# Source material:

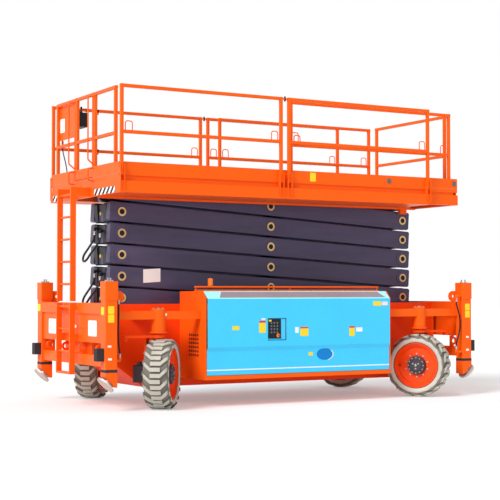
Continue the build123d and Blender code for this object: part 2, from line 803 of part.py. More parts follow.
def knuckle(end, side):
    """Kingpin, plate over the tyre, tapered side plate, drive motor, spindle and steering arm."""
    plate_top = knuckle_plate_bottom + knuckle_plate_thickness
    side_in = tyre_width / 2 - scrub + tyre_side_gap
    side_out = side_in + knuckle_side_thickness
    half = kingpin_housing_radius
    part = bar_z(0, 0, knuckle_plate_bottom, side_beam_bottom, kingpin_radius)
    part += bar_z(0, 0, knuckle_plate_bottom, plate_top, half)
    part += block(-half, half, 0, side_out, knuckle_plate_bottom, plate_top)
    outline = (
        (-half, plate_top),
        (-half, knuckle_taper_top),
        (-knuckle_foot_half_width, knuckle_side_bottom),
        (knuckle_foot_half_width, knuckle_side_bottom),
        (half, knuckle_taper_top),
        (half, plate_top),
    )
    part += side_profile(outline, side_in, side_out)
    part -= bar_y(0, side_in, side_out, knuckle_hole_z, knuckle_hole_radius)
    motor_low = tyre_radius - motor_height / 2
    motor_high = tyre_radius + motor_height / 2
    part += tube_y(-motor_width / 2, motor_width / 2, side_out, side_out + motor_length,
                   motor_low, motor_high, motor_corner)
    for x in (-motor_port_radius * 1.5, motor_port_radius * 1.5):
        part += bar_z(x, side_out + motor_length / 2, motor_high, motor_high + motor_port_length,
                      motor_port_radius)
    spindle_tip = -scrub - rim_width / 2 + disc_setback
    part += bar_y(0, spindle_tip, side_in, tyre_radius, spindle_radius)
    arm_angle = 90 + (90 - steer_lock) * end * side
    arm = block(0, steer_arm_reach, -steer_arm_radius, steer_arm_radius, knuckle_plate_bottom, plate_top)
    arm += bar_z(steer_arm_reach, 0, knuckle_plate_bottom, plate_top, steer_arm_radius)
    arm += bar_z(steer_arm_reach, 0, knuckle_plate_bottom - steer_ball_height, knuckle_plate_bottom,
                 steer_ball_radius)
    part += Rot(0, 0, arm_angle) * arm
    return place_wheel_part(part, end, side)


def about_axle(wires):
    """Solid of revolution about the axle from wires of (outward, radius); outward is along -Y."""
    placed = Plane(origin=(0, -scrub, tyre_radius), x_dir=(0, -1, 0), z_dir=(1, 0, 0))
    face = placed * make_face(wires)
    return revolve(face, Axis((0, 0, tyre_radius), (0, 1, 0)))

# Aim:
Write out the listing once more, matching it exactly.

# Right answer:
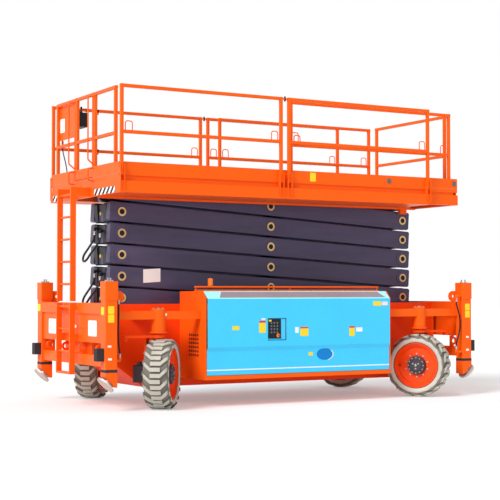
Continue the build123d and Blender code for this object: part 2, from line 803 of part.py. More parts follow.
def knuckle(end, side):
    """Kingpin, plate over the tyre, tapered side plate, drive motor, spindle and steering arm."""
    plate_top = knuckle_plate_bottom + knuckle_plate_thickness
    side_in = tyre_width / 2 - scrub + tyre_side_gap
    side_out = side_in + knuckle_side_thickness
    half = kingpin_housing_radius
    part = bar_z(0, 0, knuckle_plate_bottom, side_beam_bottom, kingpin_radius)
    part += bar_z(0, 0, knuckle_plate_bottom, plate_top, half)
    part += block(-half, half, 0, side_out, knuckle_plate_bottom, plate_top)
    outline = (
        (-half, plate_top),
        (-half, knuckle_taper_top),
        (-knuckle_foot_half_width, knuckle_side_bottom),
        (knuckle_foot_half_width, knuckle_side_bottom),
        (half, knuckle_taper_top),
        (half, plate_top),
    )
    part += side_profile(outline, side_in, side_out)
    part -= bar_y(0, side_in, side_out, knuckle_hole_z, knuckle_hole_radius)
    motor_low = tyre_radius - motor_height / 2
    motor_high = tyre_radius + motor_height / 2
    part += tube_y(-motor_width / 2, motor_width / 2, side_out, side_out + motor_length,
                   motor_low, motor_high, motor_corner)
    for x in (-motor_port_radius * 1.5, motor_port_radius * 1.5):
        part += bar_z(x, side_out + motor_length / 2, motor_high, motor_high + motor_port_length,
                      motor_port_radius)
    spindle_tip = -scrub - rim_width / 2 + disc_setback
    part += bar_y(0, spindle_tip, side_in, tyre_radius, spindle_radius)
    arm_angle = 90 + (90 - steer_lock) * end * side
    arm = block(0, steer_arm_reach, -steer_arm_radius, steer_arm_radius, knuckle_plate_bottom, plate_top)
    arm += bar_z(steer_arm_reach, 0, knuckle_plate_bottom, plate_top, steer_arm_radius)
    arm += bar_z(steer_arm_reach, 0, knuckle_plate_bottom - steer_ball_height, knuckle_plate_bottom,
                 steer_ball_radius)
    part += Rot(0, 0, arm_angle) * arm
    return place_wheel_part(part, end, side)


def about_axle(wires):
    """Solid of revolution about the axle from wires of (outward, radius); outward is along -Y."""
    placed = Plane(origin=(0, -scrub, tyre_radius), x_dir=(0, -1, 0), z_dir=(1, 0, 0))
    face = placed * make_face(wires)
    return revolve(face, Axis((0, 0, tyre_radius), (0, 1, 0)))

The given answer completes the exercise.